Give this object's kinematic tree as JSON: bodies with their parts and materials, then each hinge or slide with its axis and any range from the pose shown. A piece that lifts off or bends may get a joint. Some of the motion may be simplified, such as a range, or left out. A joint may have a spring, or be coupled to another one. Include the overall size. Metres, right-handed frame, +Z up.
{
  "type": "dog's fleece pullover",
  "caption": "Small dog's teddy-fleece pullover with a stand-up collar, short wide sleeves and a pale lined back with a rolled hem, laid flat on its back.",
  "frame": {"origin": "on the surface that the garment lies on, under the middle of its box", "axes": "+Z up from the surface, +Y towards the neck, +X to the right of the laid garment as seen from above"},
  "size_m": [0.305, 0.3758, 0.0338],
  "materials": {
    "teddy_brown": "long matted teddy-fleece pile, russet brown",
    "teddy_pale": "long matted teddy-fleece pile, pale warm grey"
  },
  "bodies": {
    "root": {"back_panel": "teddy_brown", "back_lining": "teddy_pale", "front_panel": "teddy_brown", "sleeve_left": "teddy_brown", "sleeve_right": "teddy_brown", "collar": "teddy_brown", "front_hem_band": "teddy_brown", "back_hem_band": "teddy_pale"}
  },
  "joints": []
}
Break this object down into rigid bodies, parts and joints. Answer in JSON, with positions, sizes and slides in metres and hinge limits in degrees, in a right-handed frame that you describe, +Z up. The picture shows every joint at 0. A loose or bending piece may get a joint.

= = = =

Directions for this task:
Write only the number of lines in the data above that include "from".

Exercise response:
2